An application's content is linked together via text links. Text links support the navigation within an application and should therefore be indicated clearly. Without having to think about it, a user should know what they can click on and what they cannot. We recommend using a color that corresponds with the design of the application or portal, the overall picture will appear more coherent as a result of this. Text links should stand out clearly from the text body. For "hover" it is recommended that the text link change to a different color (e.g. dark green here), so that the user is given visual feedback.
Buttons are implemented as function elements. Clicking on a button always triggers an immediate action, for example saving a form. Buttons should not be used to navigate to other pages. Text links are better suited for this purpose. Exception: For navigation in a wizard, the "Back" and "Next" buttons can be used. In this case, the buttons are arranged as follows:
With buttons, a distinction is made between primary and secondary buttons. The primary buttons are used for the main action (e.g. save) and should stand out visually from the secondary buttons (e.g. cancel and delete).
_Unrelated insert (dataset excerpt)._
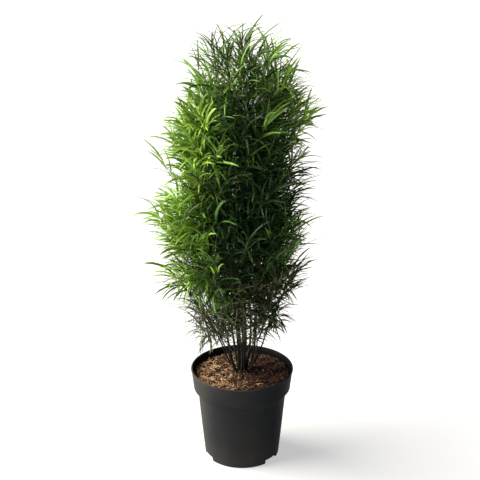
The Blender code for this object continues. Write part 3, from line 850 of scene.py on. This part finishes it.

The "Add data" button should be positioned above the content area. If the content area has a grouping, the "Add data" button should be provided at the top right above the grouping. By using a color to make the button stand out, you can guarantee that the action cannot be overlooked.
Input pages usually contain exactly two buttons: "Save" and "Cancel".
Edit pages contain three buttons: "Save", "Cancel" and "Delete". The "Save" and "Cancel" buttons should always be available at the bottom right at the end of the form. By arranging the buttons "Save – Cancel", you support the user's natural reading behavior from left to right.
The "Delete" button, which is additionally provided by pages used for editing data, should always be positioned at the bottom left at the end of the form. The spatial separation of the crucial "Delete" button from the main button ("Save") should prevent accidental deletion of the entries. Furthermore, the primary button is highlighted with a different color.